Diverse Skill Sets: Agile teams are composed of members with various skills, including developers, designers, testers, and business analysts. This diversity of expertise allows teams to approach problems from multiple angles, fostering innovative solutions that seamlessly integrate technical feasibility, user experience, and business value.
Shared Ownership: In Agile/Scrum, the team shares ownership of the product and its success. This shared responsibility cultivates a sense of collective accountability, spurring team members to collaborate closely, share insights, and contribute to innovation proactively.
Leveraging Scrum Values for Continuous Improvement
Scrum values not only guide team behavior but also catalyze continuous improvement and innovation:
Inspect and Adapt
Scrum encourages teams to regularly inspect their processes, products, and interactions and adapt accordingly. By fostering a culture of continuous improvement, Scrum enables teams to experiment with new approaches, learn from failures, and innovate iteratively to deliver excellent value to customers.
Empirical Process Control
Scrum operates on the principles of transparency, inspection, and adaptation, leveraging empirical process control to drive innovation. By basing decisions on real-time data and feedback, teams can make informed choices, pivot quickly, and innovate with confidence, even in the face of uncertainty.
Wrapping it Up
The Agile philosophy and Scrum principles have become a driving force in product management. They have revolutionized how teams integrate to produce, iterate, and deliver client benefits.
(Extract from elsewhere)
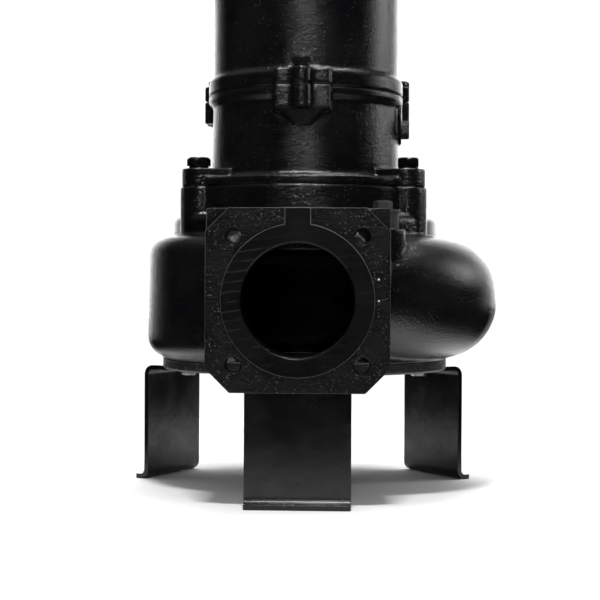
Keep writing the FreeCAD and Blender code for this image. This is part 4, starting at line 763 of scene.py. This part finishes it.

Adopting Agile principles and utilizing cross-functional teams is essential. The Scrum framework enables organizations to move into uncertain territory with confidence. It helps them respond to changing market situations and generate innovative products and services.
In the fast-moving world of product management, the Agile/Scrum environment acts as a compass or steering wheel. It draws teams towards prosperity in innovation.